STATED PROBLEM: Your task is to reproduce the entries below word for word.

───── GIVEN DATA ─────

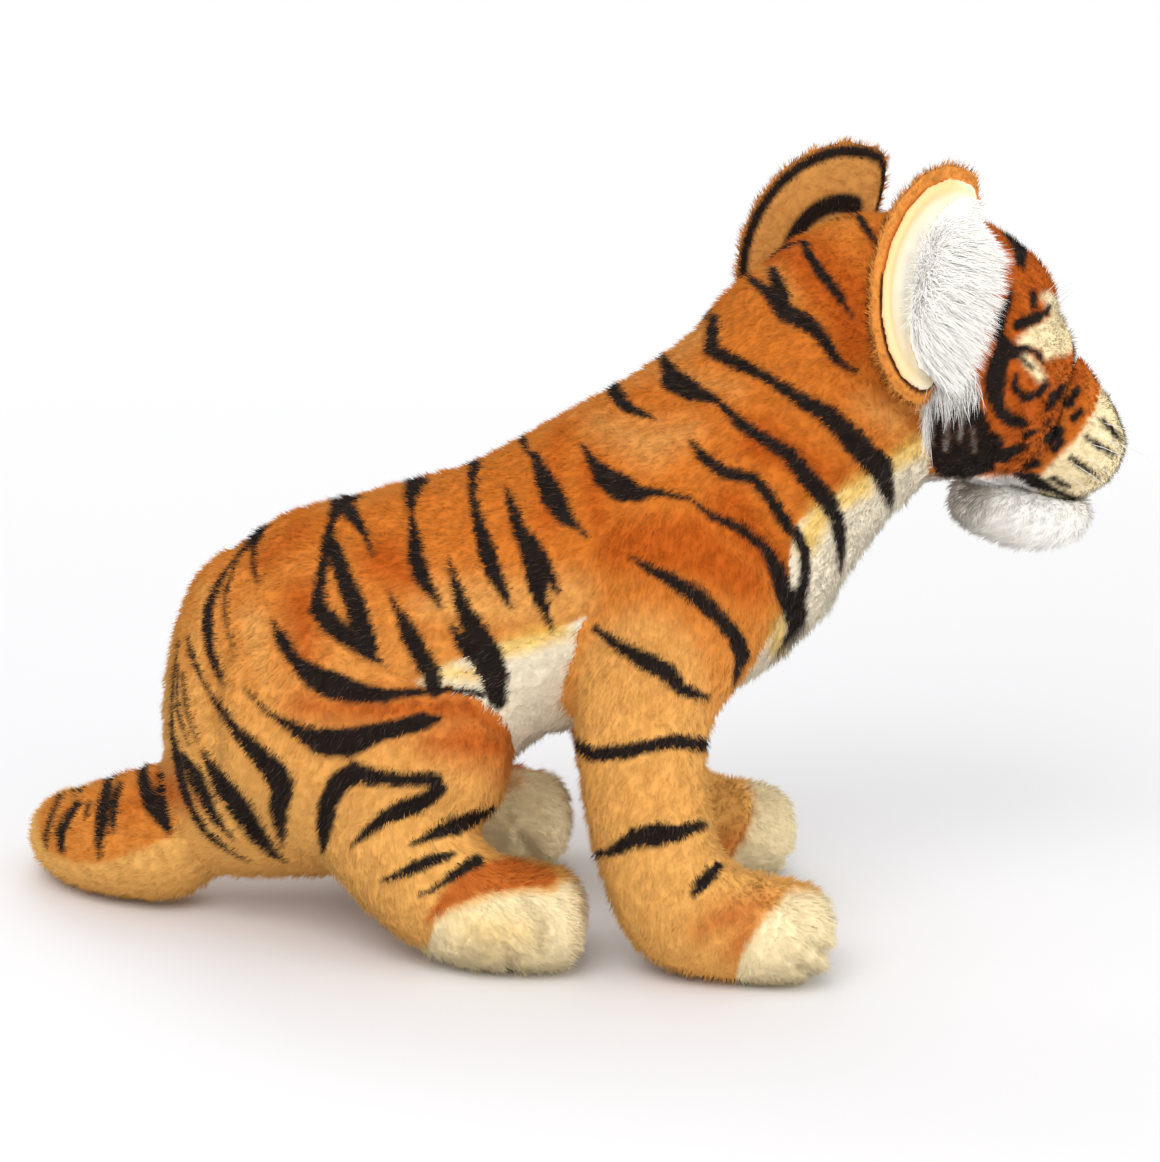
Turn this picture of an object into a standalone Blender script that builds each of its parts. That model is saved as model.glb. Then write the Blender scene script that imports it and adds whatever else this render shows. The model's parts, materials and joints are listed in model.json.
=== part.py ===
"""Plush tiger cub that stands on four paws: sewn fur covers over fibre filling.

Metres, +Z up. The cub faces +X, its left side is +Y, and its soles stand on Z = 0.
Each stuffed form is a loft of elliptical sections. The sections are shares, chosen by
hand, of the driving sizes below, so seams and seats follow a size that changes.
"""

import math

import bmesh
import bpy
from mathutils import Matrix, Vector

# Fabric, seams and fits
COVER_THICKNESS = 0.004
SEAM_GAP = 0.0003
BALL_GAP = 0.0008
SOLE_FLAT = 0.0006
SWING_GAP = 0.0015
CUT_OVERRUN = 0.04
BEYOND_ALL = 0.6

# Facets: the sides of each form, its rings to a span, and the rings of its round ends
BODY_SIDES = 20
HAUNCH_SIDES = 16
LIMB_SIDES = 14
SPAN_STEPS = 2
BODY_DOME_RINGS = 5
TAIL_DOME_RINGS = 4
DOME_RINGS = 3
ARMHOLE_STEPS = 12
ROD_SIDES = 16
SHANK_SIDES = 12
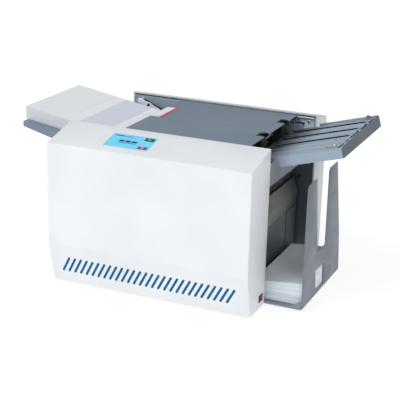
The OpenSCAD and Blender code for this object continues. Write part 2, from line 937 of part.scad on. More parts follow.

─────

OUTPUT FOR THIS EXERCISE:
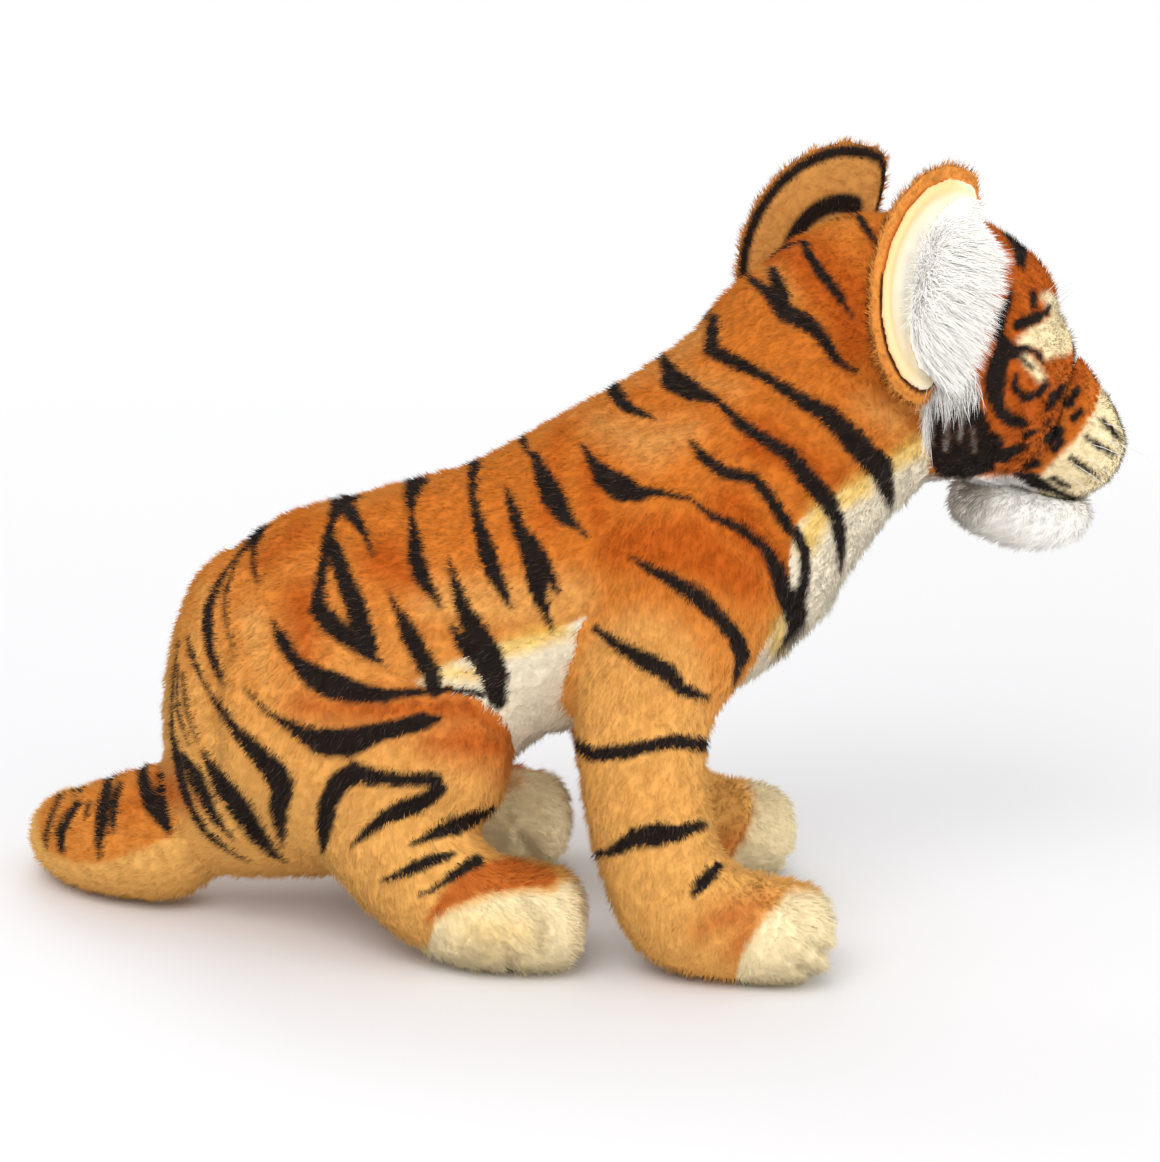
Turn this picture of an object into a standalone Blender script that builds each of its parts. That model is saved as model.glb. Then write the Blender scene script that imports it and adds whatever else this render shows. The model's parts, materials and joints are listed in model.json.
=== part.py ===
"""Plush tiger cub that stands on four paws: sewn fur covers over fibre filling.

Metres, +Z up. The cub faces +X, its left side is +Y, and its soles stand on Z = 0.
Each stuffed form is a loft of elliptical sections. The sections are shares, chosen by
hand, of the driving sizes below, so seams and seats follow a size that changes.
"""

import math

import bmesh
import bpy
from mathutils import Matrix, Vector

# Fabric, seams and fits
COVER_THICKNESS = 0.004
SEAM_GAP = 0.0003
BALL_GAP = 0.0008
SOLE_FLAT = 0.0006
SWING_GAP = 0.0015
CUT_OVERRUN = 0.04
BEYOND_ALL = 0.6

# Facets: the sides of each form, its rings to a span, and the rings of its round ends
BODY_SIDES = 20
HAUNCH_SIDES = 16
LIMB_SIDES = 14
SPAN_STEPS = 2
BODY_DOME_RINGS = 5
TAIL_DOME_RINGS = 4
DOME_RINGS = 3
ARMHOLE_STEPS = 12
ROD_SIDES = 16
SHANK_SIDES = 12
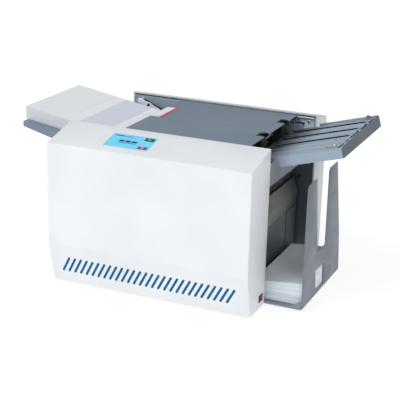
The OpenSCAD and Blender code for this object continues. Write part 2, from line 937 of part.scad on. More parts follow.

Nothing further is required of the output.